• _SUPPLIED MATERIAL_
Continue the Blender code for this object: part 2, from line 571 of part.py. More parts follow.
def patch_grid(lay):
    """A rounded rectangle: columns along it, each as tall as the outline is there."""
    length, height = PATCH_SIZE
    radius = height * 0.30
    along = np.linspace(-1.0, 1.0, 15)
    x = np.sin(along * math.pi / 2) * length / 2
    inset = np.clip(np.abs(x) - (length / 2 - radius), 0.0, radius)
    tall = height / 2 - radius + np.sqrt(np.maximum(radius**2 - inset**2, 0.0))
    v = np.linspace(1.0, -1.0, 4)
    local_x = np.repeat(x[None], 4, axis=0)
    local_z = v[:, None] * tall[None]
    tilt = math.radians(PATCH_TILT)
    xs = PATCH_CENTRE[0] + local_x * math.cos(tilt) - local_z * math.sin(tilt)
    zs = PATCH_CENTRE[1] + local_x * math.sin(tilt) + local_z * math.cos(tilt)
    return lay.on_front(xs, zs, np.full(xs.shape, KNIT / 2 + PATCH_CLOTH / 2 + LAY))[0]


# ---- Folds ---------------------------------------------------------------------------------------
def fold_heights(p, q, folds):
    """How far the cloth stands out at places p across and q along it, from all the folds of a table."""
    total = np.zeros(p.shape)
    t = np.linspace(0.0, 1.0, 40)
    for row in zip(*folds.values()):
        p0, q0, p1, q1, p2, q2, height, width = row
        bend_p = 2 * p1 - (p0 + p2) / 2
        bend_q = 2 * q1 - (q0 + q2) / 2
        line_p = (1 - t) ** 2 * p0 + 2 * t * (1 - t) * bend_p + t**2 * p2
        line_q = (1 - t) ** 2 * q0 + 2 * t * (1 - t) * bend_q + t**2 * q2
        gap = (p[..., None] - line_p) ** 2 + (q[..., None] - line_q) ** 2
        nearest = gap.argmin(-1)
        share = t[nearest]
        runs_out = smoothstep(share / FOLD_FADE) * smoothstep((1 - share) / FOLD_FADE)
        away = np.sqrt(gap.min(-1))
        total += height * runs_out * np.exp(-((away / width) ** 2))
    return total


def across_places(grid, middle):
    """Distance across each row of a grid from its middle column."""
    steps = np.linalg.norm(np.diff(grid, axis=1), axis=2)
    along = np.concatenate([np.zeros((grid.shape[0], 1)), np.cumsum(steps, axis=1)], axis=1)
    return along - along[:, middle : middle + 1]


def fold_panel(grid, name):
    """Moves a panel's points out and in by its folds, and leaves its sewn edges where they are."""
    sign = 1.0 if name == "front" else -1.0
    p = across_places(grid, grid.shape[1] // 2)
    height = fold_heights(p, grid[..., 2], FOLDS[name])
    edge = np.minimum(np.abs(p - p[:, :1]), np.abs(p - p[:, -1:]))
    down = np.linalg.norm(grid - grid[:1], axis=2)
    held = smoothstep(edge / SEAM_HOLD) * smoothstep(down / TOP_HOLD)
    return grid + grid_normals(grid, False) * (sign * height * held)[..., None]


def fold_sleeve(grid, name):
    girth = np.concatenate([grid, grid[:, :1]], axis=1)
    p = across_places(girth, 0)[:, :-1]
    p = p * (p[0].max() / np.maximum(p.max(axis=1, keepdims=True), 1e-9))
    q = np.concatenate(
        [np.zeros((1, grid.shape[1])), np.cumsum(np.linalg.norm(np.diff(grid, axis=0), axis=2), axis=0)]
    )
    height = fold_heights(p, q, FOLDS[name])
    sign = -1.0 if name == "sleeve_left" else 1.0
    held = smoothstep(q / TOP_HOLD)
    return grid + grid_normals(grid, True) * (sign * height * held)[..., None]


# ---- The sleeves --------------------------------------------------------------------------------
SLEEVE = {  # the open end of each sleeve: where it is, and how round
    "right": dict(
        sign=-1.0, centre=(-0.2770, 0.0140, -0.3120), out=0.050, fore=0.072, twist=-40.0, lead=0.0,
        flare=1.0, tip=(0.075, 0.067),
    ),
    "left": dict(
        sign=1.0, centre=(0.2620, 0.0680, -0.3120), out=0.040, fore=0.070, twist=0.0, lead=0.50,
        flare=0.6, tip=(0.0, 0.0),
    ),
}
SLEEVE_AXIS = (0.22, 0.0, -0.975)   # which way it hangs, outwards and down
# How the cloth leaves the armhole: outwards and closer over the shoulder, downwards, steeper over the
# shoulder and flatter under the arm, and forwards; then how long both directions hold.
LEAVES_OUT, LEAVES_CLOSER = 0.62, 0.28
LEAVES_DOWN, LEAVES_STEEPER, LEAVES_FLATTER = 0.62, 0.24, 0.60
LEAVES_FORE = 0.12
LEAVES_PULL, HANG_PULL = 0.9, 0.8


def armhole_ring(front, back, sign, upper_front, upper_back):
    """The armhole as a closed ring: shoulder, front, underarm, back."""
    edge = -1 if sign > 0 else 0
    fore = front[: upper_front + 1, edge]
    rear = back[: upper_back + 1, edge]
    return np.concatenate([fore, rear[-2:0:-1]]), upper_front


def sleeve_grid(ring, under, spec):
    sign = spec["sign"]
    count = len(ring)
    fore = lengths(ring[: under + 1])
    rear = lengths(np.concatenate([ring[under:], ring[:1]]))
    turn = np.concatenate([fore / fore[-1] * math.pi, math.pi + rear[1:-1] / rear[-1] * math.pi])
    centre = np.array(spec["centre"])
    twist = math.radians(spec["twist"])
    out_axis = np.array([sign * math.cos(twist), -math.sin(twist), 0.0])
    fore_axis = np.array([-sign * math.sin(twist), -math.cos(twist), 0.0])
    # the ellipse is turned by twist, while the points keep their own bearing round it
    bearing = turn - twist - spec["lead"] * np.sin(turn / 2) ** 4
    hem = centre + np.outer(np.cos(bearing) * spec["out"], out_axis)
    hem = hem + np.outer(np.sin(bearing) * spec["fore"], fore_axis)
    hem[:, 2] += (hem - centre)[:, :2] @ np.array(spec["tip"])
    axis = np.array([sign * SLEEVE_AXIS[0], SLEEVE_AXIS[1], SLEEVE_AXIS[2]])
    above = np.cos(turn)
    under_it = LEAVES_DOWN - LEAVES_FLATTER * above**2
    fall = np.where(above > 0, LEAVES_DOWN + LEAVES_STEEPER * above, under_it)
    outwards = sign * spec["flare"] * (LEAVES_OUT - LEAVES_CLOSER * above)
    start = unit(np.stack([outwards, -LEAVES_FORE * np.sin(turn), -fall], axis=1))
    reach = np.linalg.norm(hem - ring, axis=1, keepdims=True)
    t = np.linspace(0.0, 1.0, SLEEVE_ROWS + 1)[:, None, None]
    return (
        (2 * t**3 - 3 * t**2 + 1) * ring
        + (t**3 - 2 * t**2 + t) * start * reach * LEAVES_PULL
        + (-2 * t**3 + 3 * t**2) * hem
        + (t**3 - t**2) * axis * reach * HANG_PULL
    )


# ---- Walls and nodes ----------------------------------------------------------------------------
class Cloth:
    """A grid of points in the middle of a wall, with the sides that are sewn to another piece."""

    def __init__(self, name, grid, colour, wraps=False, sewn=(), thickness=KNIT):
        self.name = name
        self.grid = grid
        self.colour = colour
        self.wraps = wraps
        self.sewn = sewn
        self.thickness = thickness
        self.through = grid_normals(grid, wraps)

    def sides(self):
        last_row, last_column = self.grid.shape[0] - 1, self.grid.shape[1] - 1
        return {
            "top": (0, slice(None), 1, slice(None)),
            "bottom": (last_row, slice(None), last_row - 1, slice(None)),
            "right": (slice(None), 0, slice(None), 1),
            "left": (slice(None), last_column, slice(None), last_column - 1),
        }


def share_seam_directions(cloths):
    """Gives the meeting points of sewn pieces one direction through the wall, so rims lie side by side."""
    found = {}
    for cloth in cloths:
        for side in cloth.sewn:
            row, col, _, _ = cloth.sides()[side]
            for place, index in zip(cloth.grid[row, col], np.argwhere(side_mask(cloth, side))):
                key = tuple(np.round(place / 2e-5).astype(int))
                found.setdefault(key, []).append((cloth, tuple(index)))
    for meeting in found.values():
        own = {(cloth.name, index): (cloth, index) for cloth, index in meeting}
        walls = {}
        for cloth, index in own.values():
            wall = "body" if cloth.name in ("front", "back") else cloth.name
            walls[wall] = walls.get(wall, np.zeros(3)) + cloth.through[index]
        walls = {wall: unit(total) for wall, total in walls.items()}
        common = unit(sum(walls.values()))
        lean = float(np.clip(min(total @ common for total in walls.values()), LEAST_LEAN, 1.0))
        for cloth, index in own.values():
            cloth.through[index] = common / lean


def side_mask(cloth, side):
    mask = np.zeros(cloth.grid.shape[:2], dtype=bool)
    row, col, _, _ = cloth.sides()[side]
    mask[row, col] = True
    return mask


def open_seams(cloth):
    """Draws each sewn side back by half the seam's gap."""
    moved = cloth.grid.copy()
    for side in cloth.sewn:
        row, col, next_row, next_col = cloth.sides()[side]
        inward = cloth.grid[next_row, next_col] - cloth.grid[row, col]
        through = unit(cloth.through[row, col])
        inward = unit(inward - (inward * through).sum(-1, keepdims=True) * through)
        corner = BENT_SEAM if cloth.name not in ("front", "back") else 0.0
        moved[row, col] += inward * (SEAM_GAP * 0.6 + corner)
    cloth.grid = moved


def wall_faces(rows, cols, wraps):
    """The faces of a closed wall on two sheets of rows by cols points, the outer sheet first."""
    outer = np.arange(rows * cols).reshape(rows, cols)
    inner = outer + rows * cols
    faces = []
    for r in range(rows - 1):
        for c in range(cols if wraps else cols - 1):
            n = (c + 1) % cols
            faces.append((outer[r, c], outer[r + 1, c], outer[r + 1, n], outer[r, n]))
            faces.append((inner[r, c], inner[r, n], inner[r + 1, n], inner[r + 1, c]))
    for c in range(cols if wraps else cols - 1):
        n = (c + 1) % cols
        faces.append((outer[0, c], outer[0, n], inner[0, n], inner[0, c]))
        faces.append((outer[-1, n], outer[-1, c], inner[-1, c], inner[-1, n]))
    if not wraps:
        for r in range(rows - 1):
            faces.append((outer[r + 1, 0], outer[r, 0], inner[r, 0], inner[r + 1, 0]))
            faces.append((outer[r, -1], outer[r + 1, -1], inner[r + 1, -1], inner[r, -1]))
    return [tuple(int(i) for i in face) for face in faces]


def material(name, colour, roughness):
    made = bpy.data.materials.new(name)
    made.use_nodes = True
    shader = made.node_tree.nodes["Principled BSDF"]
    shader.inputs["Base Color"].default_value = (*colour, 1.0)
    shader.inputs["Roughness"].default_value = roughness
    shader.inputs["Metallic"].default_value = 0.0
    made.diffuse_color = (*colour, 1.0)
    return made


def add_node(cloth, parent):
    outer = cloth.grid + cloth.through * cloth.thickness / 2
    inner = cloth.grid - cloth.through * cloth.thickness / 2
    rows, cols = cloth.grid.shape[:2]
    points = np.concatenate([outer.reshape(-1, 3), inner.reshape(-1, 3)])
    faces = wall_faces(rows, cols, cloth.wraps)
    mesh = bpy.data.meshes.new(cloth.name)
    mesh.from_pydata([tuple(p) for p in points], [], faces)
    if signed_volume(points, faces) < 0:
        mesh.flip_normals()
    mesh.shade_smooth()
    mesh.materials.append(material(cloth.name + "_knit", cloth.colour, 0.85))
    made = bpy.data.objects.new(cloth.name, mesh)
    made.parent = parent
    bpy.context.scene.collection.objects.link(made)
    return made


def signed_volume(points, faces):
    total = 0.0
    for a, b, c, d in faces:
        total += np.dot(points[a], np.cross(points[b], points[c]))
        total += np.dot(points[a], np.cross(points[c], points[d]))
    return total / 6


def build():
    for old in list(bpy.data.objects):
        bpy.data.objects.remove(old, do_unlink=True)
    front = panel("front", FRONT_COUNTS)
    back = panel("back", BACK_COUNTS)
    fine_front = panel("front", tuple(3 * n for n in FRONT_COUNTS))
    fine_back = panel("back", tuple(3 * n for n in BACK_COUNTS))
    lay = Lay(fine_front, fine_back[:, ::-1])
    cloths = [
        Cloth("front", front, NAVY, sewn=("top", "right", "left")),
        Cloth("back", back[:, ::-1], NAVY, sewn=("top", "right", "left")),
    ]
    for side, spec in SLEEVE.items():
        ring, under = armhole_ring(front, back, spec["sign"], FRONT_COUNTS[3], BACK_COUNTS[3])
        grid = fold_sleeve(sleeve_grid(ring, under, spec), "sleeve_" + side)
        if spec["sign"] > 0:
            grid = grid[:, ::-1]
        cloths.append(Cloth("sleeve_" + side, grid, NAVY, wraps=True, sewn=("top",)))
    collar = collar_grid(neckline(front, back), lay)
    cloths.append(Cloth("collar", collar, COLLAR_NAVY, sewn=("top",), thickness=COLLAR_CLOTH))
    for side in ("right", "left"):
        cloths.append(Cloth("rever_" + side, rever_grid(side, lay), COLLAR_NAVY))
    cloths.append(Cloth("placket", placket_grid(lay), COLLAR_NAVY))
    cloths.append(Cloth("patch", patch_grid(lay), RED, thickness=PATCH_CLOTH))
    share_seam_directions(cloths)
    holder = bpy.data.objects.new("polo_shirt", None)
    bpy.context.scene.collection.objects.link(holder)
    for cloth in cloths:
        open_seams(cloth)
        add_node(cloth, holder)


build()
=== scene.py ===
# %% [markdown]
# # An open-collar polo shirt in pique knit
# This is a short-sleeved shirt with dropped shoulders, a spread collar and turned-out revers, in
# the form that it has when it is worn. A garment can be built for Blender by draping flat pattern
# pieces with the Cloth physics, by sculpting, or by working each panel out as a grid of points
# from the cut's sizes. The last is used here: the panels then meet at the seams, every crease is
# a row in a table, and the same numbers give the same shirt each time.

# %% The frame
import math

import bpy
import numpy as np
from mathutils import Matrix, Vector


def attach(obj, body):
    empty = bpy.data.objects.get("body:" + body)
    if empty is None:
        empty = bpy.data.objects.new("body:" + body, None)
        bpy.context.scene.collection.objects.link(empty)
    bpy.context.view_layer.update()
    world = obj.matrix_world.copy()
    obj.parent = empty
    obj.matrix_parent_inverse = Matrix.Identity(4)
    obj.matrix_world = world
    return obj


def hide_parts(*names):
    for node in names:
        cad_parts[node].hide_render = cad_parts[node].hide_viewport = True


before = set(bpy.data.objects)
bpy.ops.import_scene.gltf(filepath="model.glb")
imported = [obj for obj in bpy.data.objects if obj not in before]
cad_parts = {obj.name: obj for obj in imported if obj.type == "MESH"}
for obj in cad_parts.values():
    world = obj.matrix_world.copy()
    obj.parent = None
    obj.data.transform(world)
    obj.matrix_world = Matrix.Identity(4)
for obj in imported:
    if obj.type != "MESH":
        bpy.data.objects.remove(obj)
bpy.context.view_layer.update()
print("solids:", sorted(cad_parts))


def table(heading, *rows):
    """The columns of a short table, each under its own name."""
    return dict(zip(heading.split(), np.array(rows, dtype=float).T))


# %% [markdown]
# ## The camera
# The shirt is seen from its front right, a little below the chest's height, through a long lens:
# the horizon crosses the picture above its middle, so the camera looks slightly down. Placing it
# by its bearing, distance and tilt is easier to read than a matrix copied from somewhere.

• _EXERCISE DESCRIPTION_
Go back over the listing above and copy exactly the lines that begin at the line with "bpy.data.objects.remove(obj)" and stop after the line with "return dict(zip(heading.split(), np.array(rows, dtype=float).T))"; leave out every other line.

• _RESULT_
        bpy.data.objects.remove(obj)
bpy.context.view_layer.update()
print("solids:", sorted(cad_parts))


def table(heading, *rows):
    """The columns of a short table, each under its own name."""
    return dict(zip(heading.split(), np.array(rows, dtype=float).T))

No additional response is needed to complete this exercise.